Kippax made 102 and Alexander 127. The English coach Benny Wilson opened the batting and scored 80 in Taranaki's first innings.

- Wanganui v Australians, Cook’s Gardens, Wanganui, 16, 17 March 1928. Wanganui 83 and 132; Australians 428. Australians won by an innings and 213 runs.

Grimmett took 8 for 30 in the first innings. Ponsford made 101.

- Poverty Bay v Australians, The Oval, Gisborne, 20, 21 March 1928. Poverty Bay 91; Australians 120 for 1. Drawn.

Only five hours of play was possible.

- New Zealand v Australia, Eden Park, Auckland, 24, 26, 27 March 1928. Australia 573 for 5 declared; New Zealand 288 and 53 for 1. Drawn.

Woodfull made 284, after being 250 not out at the end of the first day.
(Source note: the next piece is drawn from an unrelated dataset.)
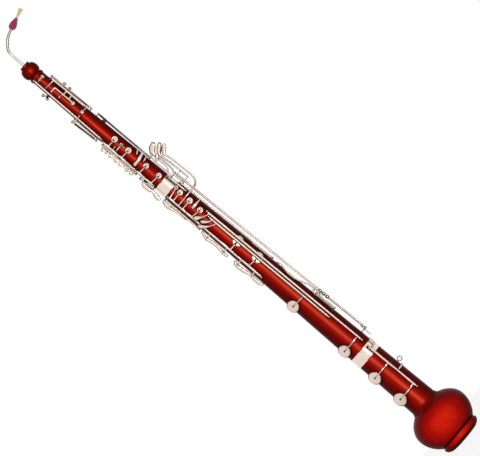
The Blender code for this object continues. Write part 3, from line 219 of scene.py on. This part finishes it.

The opener Jackie Mills was New Zealand's top scorer in the first innings, with 58. Rain delayed the start of the third day's play.

- New Zealand v Australia, Carisbrook, Dunedin, 31 March, 2, 3 April 1928. New Zealand 162 and 154; Australia 188 and 129 for 3. Australia won by seven wickets.

Grimmett took nine wickets, Blackie six. Herb McGirr took 4 for 54 in Australia's first innings. On either side, only Roger Blunt, who made exactly 50 in New Zealand's first innings, reached 50; he added 85 for the second wicket with Henry Foley, the highest partnership of the match.